Kaiser Wilhelm II, Admiral Alfred von Tirpitz, and
General Helmuth von Moltke Aboard Ship


To turn his dream into a reality, he needed a naval man of great skill to lead the effort to get the fleet built. He found his man in a brilliant and politically savvy admiral named Alfred von Tirpitz. Born in 1848, Tirpitz enlisted in the navy as a midshipman at age 16 and quickly showed aptitudes for tactics and engineering. He rose through the ranks rapidly, becoming a rear admiral by 1895. The following year he was assigned to command a squadron of cruisers in the Far East when he caught the Kaiser's eye. For several years he had been writing memoranda for navy on the importance of building the nation's navy. An adherent of Mahan, the admiral's writings showed a clear understanding of the connection of political, economic, and sea power. Further, he pointed out, "If we intend to go out into the world and strengthen ourselves commercially then if we do not provide ourselves simultaneously with a certain measure of sea power, we shall be erecting a perfectly hollow structure." The Kaiser had found an admiral whose thinking perfectly meshed with his.

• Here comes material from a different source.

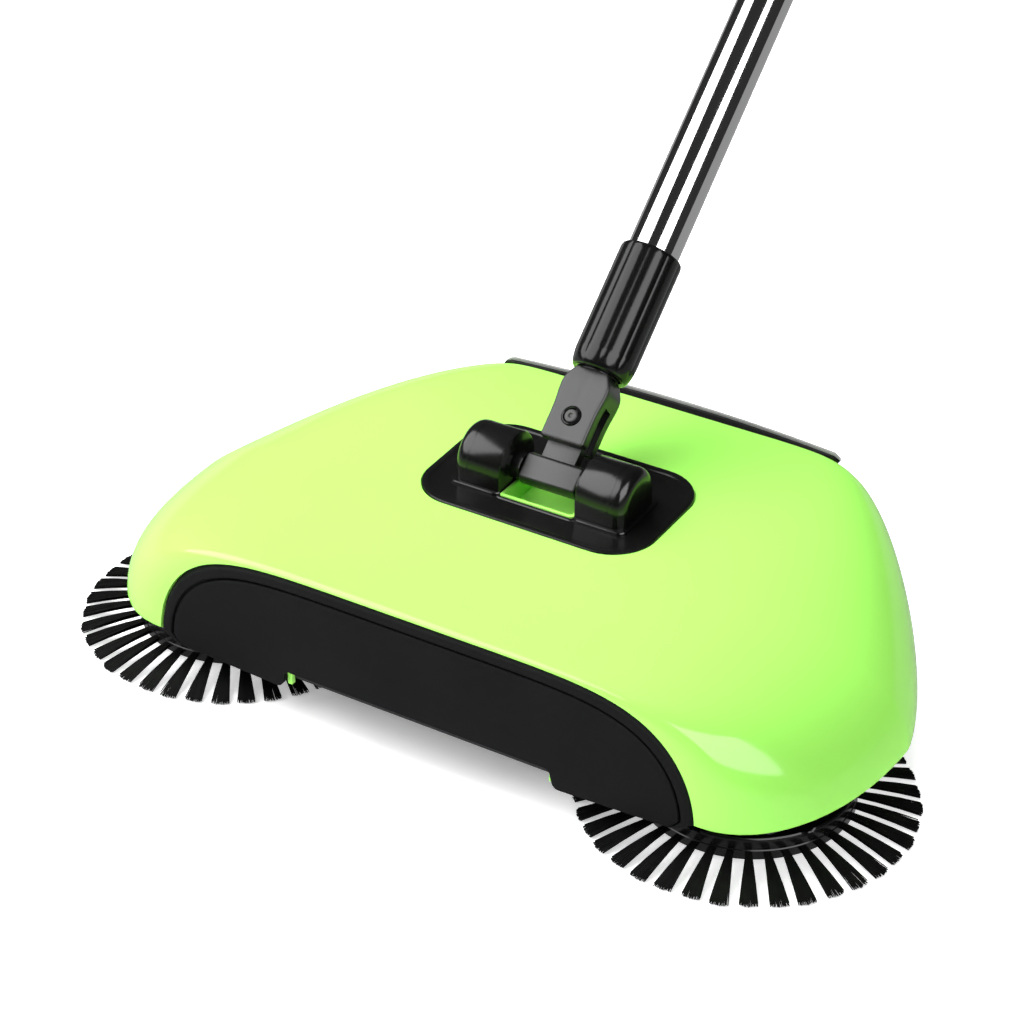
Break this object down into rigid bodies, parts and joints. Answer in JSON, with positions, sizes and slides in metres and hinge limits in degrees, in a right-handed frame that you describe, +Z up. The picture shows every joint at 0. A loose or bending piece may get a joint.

In June 1897, Tirpitz was appointed to the new position of secretary of state of the Imperial Naval office and given the job of challenging the Royal Navy's dominance. He immediately got to work, raised a staff, appointed committees, and set them to work—exploring the latest in ship design, gunnery, and shells; examining training programs; studying docks, shipyards, and the Kiel Canal. Maybe most important, he began a huge public relations campaign to win public support for the coming financial investment to build the fleet. He cultivated the press, organized public events, and funded a naval propaganda team that had a team of authors turning out novels, pamphlets, and school presentations. In just six months, Tirpitz put together a first-phase building program and had both the Reichstag and public opinion primed to support it.